§ Problem to solve:
Reproduce the span that opens at the line containing "Write the Blender" and closes at the line containing "return Vector(spots[self])", both lines included, without alteration and without any other line.

----------

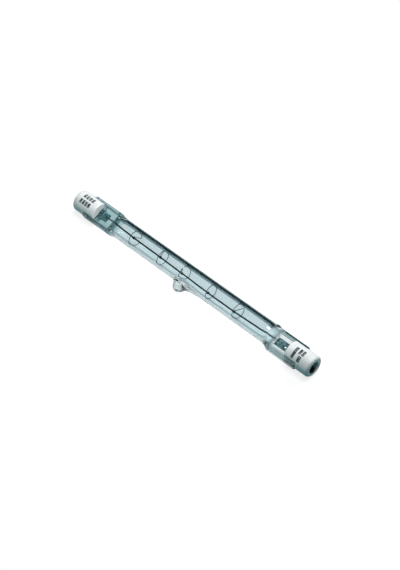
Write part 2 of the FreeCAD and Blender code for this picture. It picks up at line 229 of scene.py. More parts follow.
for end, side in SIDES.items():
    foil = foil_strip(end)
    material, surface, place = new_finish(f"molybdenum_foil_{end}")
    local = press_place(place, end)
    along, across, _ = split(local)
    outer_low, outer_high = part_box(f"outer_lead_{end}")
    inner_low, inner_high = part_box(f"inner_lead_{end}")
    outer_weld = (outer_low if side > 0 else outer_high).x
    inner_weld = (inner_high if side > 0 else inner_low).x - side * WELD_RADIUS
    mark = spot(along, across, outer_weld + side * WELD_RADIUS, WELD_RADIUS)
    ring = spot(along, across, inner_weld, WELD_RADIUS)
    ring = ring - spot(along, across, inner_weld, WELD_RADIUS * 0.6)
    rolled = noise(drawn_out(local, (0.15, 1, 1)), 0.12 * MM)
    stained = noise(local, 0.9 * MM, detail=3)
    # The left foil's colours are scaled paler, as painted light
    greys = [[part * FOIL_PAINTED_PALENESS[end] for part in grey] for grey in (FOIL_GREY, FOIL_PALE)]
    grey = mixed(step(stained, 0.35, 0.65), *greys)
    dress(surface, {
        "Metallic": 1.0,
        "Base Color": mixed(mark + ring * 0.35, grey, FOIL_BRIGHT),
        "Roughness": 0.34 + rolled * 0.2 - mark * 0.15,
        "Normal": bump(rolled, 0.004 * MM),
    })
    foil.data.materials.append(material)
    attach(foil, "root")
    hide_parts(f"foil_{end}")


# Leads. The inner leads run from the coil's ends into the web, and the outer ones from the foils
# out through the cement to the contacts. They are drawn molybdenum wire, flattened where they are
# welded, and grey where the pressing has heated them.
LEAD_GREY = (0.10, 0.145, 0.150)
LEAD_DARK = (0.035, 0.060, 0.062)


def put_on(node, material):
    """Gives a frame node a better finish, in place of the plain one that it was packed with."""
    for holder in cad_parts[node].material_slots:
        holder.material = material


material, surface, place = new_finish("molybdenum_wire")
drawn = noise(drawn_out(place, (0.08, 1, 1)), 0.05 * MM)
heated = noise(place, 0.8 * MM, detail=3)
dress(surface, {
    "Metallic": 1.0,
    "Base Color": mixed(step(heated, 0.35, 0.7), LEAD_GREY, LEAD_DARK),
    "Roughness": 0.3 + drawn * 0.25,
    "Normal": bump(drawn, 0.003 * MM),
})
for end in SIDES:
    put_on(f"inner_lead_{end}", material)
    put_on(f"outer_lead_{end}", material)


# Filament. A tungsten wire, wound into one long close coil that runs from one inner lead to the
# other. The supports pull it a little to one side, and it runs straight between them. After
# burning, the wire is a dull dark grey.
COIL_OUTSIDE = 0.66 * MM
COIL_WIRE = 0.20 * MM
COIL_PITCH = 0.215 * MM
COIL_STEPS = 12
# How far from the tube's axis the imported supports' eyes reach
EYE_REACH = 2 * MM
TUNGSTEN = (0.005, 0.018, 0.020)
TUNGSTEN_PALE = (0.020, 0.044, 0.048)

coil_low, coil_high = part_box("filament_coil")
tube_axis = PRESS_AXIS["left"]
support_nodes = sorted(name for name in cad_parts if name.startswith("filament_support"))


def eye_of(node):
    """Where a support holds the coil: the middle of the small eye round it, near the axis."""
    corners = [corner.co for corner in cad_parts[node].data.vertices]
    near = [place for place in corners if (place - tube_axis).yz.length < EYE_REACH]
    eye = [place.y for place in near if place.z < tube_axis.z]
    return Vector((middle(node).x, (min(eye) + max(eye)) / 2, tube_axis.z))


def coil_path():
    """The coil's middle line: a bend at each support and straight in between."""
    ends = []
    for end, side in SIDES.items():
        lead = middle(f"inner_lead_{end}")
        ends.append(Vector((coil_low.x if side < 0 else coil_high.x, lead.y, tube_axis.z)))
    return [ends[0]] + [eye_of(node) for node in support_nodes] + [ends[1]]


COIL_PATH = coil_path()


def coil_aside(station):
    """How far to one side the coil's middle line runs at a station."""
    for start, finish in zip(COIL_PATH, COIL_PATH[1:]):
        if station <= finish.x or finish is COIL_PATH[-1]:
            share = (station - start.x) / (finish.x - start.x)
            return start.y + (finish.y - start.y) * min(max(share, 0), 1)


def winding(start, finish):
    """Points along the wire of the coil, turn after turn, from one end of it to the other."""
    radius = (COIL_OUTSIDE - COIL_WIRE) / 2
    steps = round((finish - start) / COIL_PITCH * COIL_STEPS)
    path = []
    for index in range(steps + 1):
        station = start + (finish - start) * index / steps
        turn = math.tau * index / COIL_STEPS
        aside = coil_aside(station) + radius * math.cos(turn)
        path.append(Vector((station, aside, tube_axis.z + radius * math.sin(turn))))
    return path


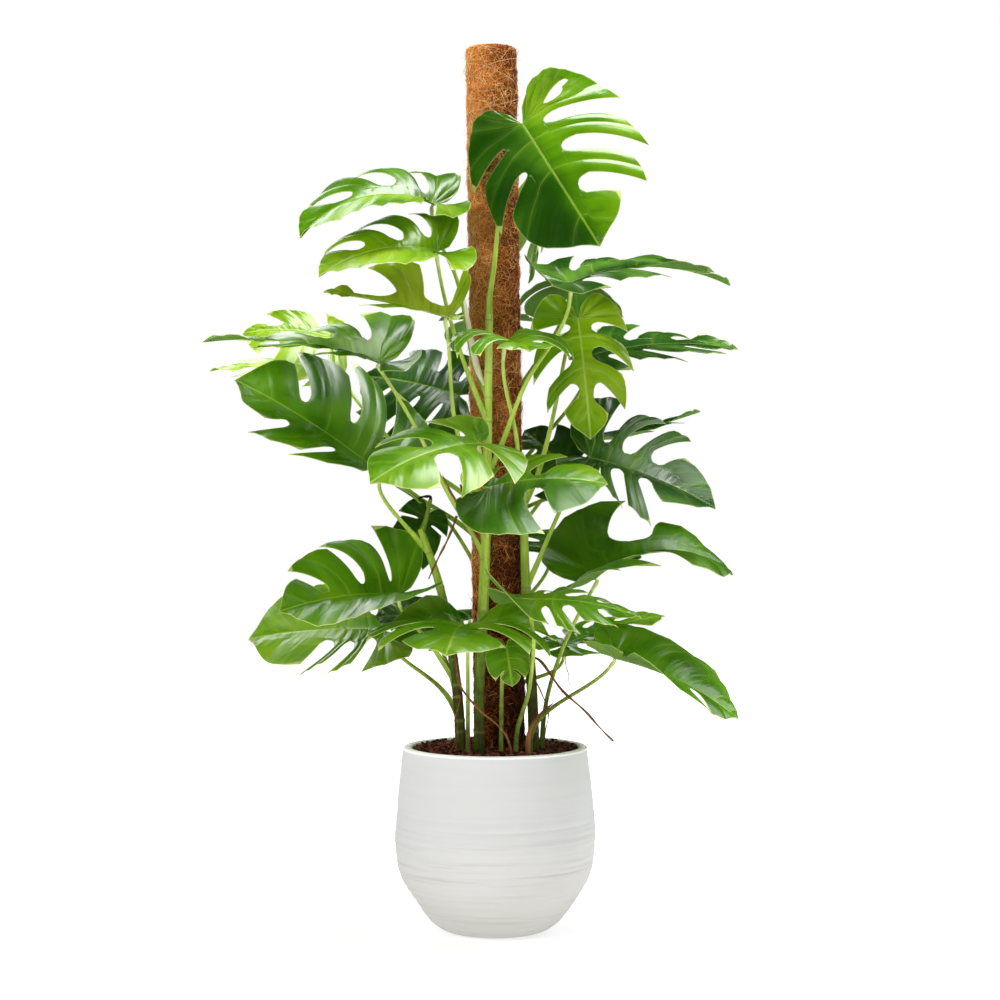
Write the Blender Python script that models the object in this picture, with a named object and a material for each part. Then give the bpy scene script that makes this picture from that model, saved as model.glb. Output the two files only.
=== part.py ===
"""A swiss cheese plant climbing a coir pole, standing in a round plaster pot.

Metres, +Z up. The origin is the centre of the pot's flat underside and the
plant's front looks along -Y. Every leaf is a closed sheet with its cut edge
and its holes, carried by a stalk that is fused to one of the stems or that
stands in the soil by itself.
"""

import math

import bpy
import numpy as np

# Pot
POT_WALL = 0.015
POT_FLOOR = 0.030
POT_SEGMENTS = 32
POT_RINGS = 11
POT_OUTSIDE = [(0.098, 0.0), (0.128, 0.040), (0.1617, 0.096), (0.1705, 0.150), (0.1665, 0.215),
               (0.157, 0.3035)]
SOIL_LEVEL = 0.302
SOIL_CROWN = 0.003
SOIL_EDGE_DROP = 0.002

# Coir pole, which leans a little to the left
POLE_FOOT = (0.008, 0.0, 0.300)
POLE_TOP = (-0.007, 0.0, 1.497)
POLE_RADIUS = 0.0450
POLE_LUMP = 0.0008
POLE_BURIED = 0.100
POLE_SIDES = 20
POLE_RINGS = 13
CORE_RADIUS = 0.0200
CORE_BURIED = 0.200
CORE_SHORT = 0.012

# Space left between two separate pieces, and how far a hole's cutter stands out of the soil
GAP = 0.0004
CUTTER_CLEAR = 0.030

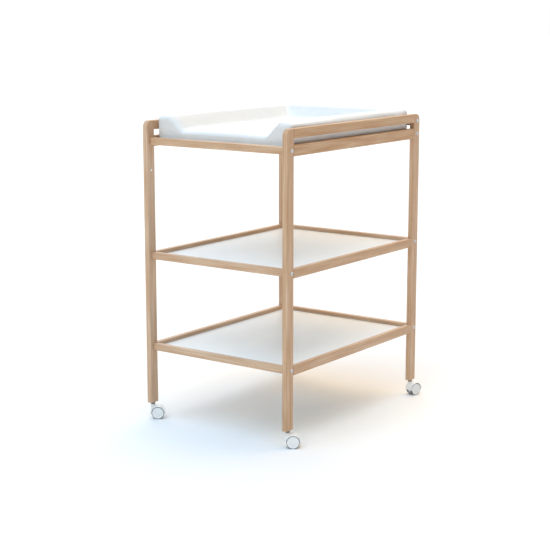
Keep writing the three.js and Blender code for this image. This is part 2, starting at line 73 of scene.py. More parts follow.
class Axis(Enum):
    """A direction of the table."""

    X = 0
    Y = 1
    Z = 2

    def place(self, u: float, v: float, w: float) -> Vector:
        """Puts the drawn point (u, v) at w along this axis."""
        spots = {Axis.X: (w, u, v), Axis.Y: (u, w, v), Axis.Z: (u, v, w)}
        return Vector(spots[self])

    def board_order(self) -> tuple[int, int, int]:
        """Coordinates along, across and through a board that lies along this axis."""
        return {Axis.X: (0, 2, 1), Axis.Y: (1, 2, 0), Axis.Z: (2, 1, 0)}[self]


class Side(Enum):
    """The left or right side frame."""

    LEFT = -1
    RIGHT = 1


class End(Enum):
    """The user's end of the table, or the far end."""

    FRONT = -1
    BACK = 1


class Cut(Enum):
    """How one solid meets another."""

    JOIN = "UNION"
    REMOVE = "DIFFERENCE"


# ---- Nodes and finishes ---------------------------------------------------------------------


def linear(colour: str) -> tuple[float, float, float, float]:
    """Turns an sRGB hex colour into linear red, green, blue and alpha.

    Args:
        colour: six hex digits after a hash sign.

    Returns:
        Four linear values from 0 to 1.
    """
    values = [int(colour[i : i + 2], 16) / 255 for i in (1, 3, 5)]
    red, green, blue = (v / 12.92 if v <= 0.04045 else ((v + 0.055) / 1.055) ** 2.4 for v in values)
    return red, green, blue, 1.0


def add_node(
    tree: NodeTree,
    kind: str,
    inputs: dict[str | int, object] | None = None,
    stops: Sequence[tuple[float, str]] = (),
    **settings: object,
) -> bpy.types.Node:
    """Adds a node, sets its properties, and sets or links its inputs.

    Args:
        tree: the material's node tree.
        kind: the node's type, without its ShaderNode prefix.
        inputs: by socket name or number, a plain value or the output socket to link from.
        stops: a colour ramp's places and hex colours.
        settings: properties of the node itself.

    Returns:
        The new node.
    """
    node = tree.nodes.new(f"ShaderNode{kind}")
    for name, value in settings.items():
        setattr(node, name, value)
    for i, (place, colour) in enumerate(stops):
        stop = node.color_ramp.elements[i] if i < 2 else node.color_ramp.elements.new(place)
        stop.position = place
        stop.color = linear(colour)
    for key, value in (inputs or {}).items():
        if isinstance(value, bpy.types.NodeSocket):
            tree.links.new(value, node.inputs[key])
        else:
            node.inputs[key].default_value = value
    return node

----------

§ Exercise result:
Write the Blender Python script that models the object in this picture, with a named object and a material for each part. Then give the bpy scene script that makes this picture from that model, saved as model.glb. Output the two files only.
=== part.py ===
"""A swiss cheese plant climbing a coir pole, standing in a round plaster pot.

Metres, +Z up. The origin is the centre of the pot's flat underside and the
plant's front looks along -Y. Every leaf is a closed sheet with its cut edge
and its holes, carried by a stalk that is fused to one of the stems or that
stands in the soil by itself.
"""

import math

import bpy
import numpy as np

# Pot
POT_WALL = 0.015
POT_FLOOR = 0.030
POT_SEGMENTS = 32
POT_RINGS = 11
POT_OUTSIDE = [(0.098, 0.0), (0.128, 0.040), (0.1617, 0.096), (0.1705, 0.150), (0.1665, 0.215),
               (0.157, 0.3035)]
SOIL_LEVEL = 0.302
SOIL_CROWN = 0.003
SOIL_EDGE_DROP = 0.002

# Coir pole, which leans a little to the left
POLE_FOOT = (0.008, 0.0, 0.300)
POLE_TOP = (-0.007, 0.0, 1.497)
POLE_RADIUS = 0.0450
POLE_LUMP = 0.0008
POLE_BURIED = 0.100
POLE_SIDES = 20
POLE_RINGS = 13
CORE_RADIUS = 0.0200
CORE_BURIED = 0.200
CORE_SHORT = 0.012

# Space left between two separate pieces, and how far a hole's cutter stands out of the soil
GAP = 0.0004
CUTTER_CLEAR = 0.030

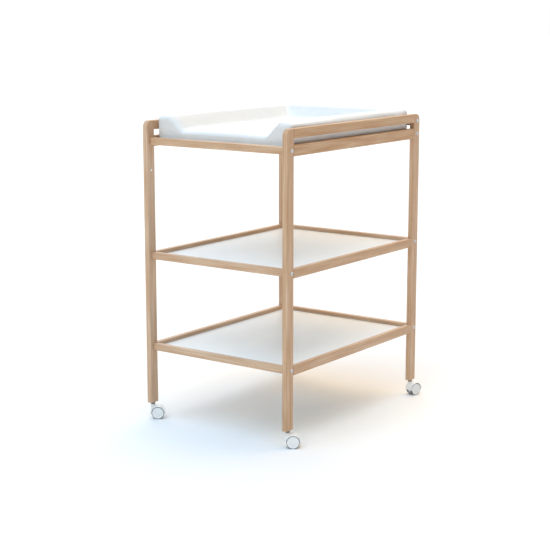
Keep writing the three.js and Blender code for this image. This is part 2, starting at line 73 of scene.py. More parts follow.
class Axis(Enum):
    """A direction of the table."""

    X = 0
    Y = 1
    Z = 2

    def place(self, u: float, v: float, w: float) -> Vector:
        """Puts the drawn point (u, v) at w along this axis."""
        spots = {Axis.X: (w, u, v), Axis.Y: (u, w, v), Axis.Z: (u, v, w)}
        return Vector(spots[self])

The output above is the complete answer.